White stuff coming out of your vagina is almost always normal vaginal discharge. Your vagina produces fluid every single day to keep itself clean, moist, and protected from infection. This discharge is typically clear, milky white, or off-white, and the amount varies from person to person. Pregnancy, birth control, ovulation, and sexual arousal all affect how much you produce and what it looks like.
What Normal Discharge Looks Like
Healthy vaginal discharge ranges from clear to white. It can be thin and slippery or thick and creamy depending on where you are in your menstrual cycle. It might have a mild scent, but it shouldn’t smell strongly unpleasant. The amount, texture, and smell are unique to you, so your “normal” won’t look exactly like someone else’s.

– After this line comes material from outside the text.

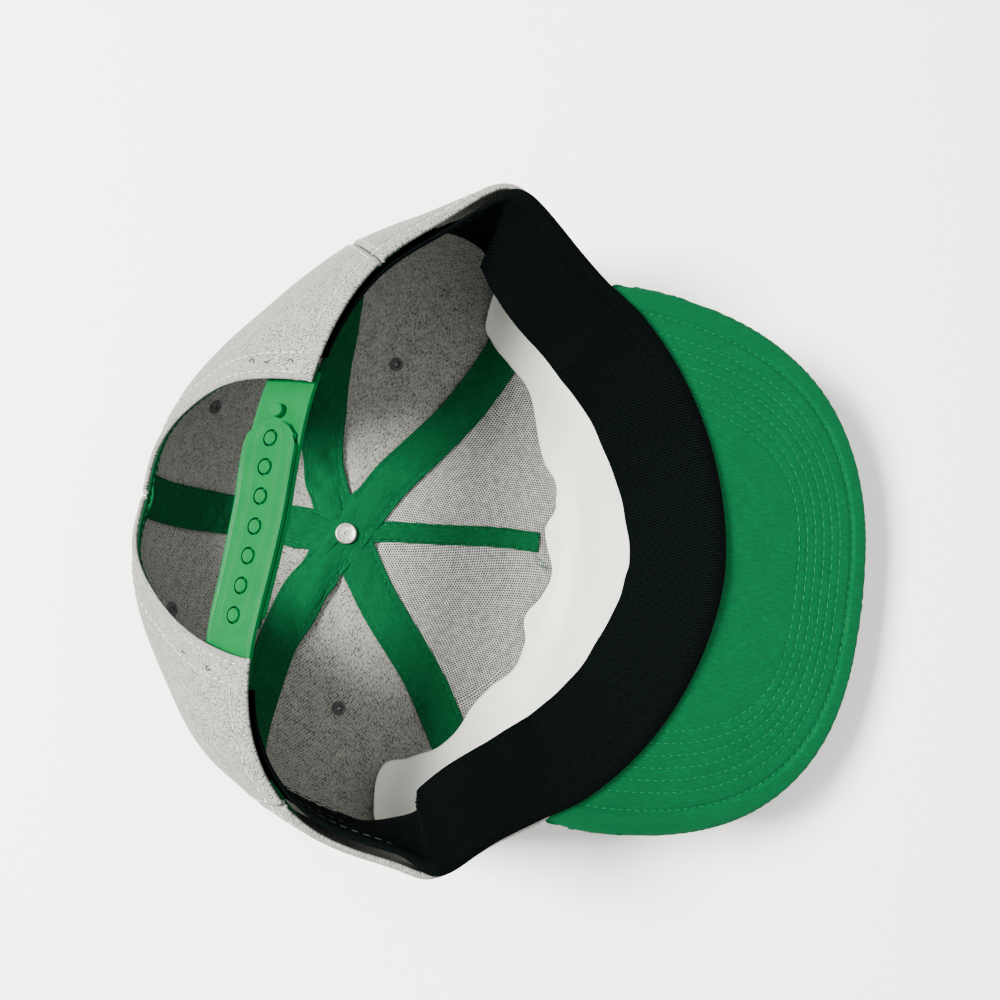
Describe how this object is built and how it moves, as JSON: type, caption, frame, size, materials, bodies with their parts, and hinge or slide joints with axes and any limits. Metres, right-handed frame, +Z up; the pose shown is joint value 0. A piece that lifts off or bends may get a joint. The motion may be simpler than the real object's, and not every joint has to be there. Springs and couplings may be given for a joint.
{
  "type": "snapback cap",
  "caption": "Six-panel snapback cap lying upside down on its crown, with a flat visor, sweatband, seam tapes, a rear arch and a fastened two-part plastic strap.",
  "frame": {"origin": "centre of the part's bounding box in plan, at the floor that the crown lies on", "axes": "+X forward, the way the visor points; +Y to the wearer's right as the cap lies upside down; +Z up from the floor"},
  "size_m": [0.2552, 0.2094, 0.1127],
  "materials": {
    "crown_cloth": "light grey heather twill",
    "mesh_backing": "pale dotted mesh",
    "white_card": "smooth matt white",
    "green_tape": "woven seam tape",
    "black_twill": "matt black twill",
    "green_twill": "matt green twill",
    "green_plastic": "moulded gloss",
    "rivet_metal": "satin",
    "eyelet_thread": "dark sewn thread"
  },
  "bodies": {
    "root": {"front_panel_right": "crown_cloth", "front_panel_left": "crown_cloth", "side_panel_right": "crown_cloth", "side_panel_left": "crown_cloth", "back_panel_right": "crown_cloth", "back_panel_left": "crown_cloth", "front_backing_right": "mesh_backing", "front_backing_left": "mesh_backing", "front_stiffener_card": "white_card", "seam_tape_across": "green_tape", "seam_tape_right_back": "green_tape", "seam_tape_left_front": "green_tape", "seam_tape_back": "green_tape", "seam_tape_front": "green_tape", "arch_binding": "green_tape", "sweatband": "black_twill", "visor_underside": "green_twill", "visor_top": "green_twill", "strap_with_holes": "green_plastic", "strap_with_pegs": "green_plastic", "button_cover": "green_twill", "button_rivet": "rivet_metal", "eyelet_back_right": "eyelet_thread", "eyelet_back_left": "eyelet_thread", "eyelet_side_right": "eyelet_thread", "eyelet_side_left": "eyelet_thread"}
  },
  "joints": []
}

The fluid itself serves an important purpose. Your vagina hosts beneficial bacteria, primarily Lactobacillus species, that produce lactic acid and hydrogen peroxide. These keep the vaginal environment acidic (below a pH of 4.5), which prevents harmful bacteria and yeast from taking over. The discharge you see is essentially part of this self-cleaning system doing its job.
How Discharge Changes Throughout Your Cycle
Your discharge shifts in texture and volume as your hormones fluctuate across your menstrual cycle. Right after your period ends, discharge tends to be dry or tacky and white or slightly yellow. Over the next few days, it becomes sticky and slightly damp.
Around days 7 to 9, it takes on a creamy, yogurt-like consistency that feels wet and looks cloudy. This is the thick white discharge that many people notice most. As you approach ovulation (roughly days 10 to 14), discharge becomes stretchy, slippery, and resembles raw egg whites. After ovulation, it dries up again and stays relatively minimal until your next period. These shifts are completely normal and reflect changing estrogen and progesterone levels.
White Discharge During Pregnancy
If you’re pregnant, you’ll likely notice more white discharge than usual. Hormonal changes and increased blood flow to the pelvic area stimulate glands in the cervix to produce extra mucus. This discharge, sometimes called leukorrhea, is typically milky white or clear with a mild odor. It acts as a protective barrier, helping prevent infections from traveling up from the vagina to the uterus. Mild to moderate amounts of this discharge throughout pregnancy are expected and healthy.
White Discharge During and After Sex
Sexual arousal triggers its own set of fluids. When you’re turned on, glands near the vaginal opening (Bartholin’s glands) produce lubrication, which can look clear or whitish. During or right before orgasm, a separate set of glands near the urethra (Skene’s glands) can release a clear or whitish fluid with a mucus-like consistency. If you’ve had sex with a partner who ejaculates, semen mixing with your natural fluids can also create a white or milky appearance as it exits the vagina afterward. All of this is normal.
When White Discharge Signals a Yeast Infection
Sometimes white discharge looks different from your usual pattern, and that difference matters. Yeast infections produce a thick, clumpy discharge that resembles cottage cheese. It’s distinctly chunkier than normal creamy discharge. The hallmark symptoms that come with it are intense itching, burning, redness, and swelling around the vulva. The skin around the vaginal opening may crack or become irritated. Yeast infections don’t usually cause a strong odor.
Yeast infections are extremely common and caused by an overgrowth of Candida, a fungus that normally lives in the vagina in small amounts. Antibiotics, hormonal changes, high blood sugar, and a weakened immune system can all tip the balance. Over-the-counter antifungal treatments are effective for most uncomplicated cases, but if it’s your first time experiencing these symptoms, getting a proper diagnosis helps rule out other causes.
How to Tell the Difference From Bacterial Vaginosis
Bacterial vaginosis (BV) is another common cause of unusual discharge, but it looks and smells different from a yeast infection. BV discharge tends to be thin and grayish rather than thick and white. The most noticeable feature is a fishy odor, especially after your period or after intercourse. BV doesn’t typically cause the intense itching and swelling that yeast infections do.
BV happens when the balance of bacteria in the vagina shifts and harmful bacteria outnumber the protective Lactobacillus. It requires prescription treatment, so if your discharge is thin, grayish, and smells off, that’s worth getting checked out.
Signs That Something Needs Attention
White or off-white discharge on its own, without other symptoms, is rarely a problem. Pay attention if your discharge changes in ways that are unusual for you, particularly if it comes with:
- Thick, clumpy texture with itching, burning, or vulvar swelling (points toward a yeast infection)
- Thin, grayish color with a fishy smell (points toward BV)
- Green or yellow color with a foul odor, which can indicate a sexually transmitted infection
- Pelvic pain, fever, or sores alongside any change in discharge
Your baseline is personal. The amount you produce, how it smells, and how it looks day to day are unique to your body. The most reliable signal that something is off isn’t matching a textbook description. It’s noticing a shift from what’s normal for you.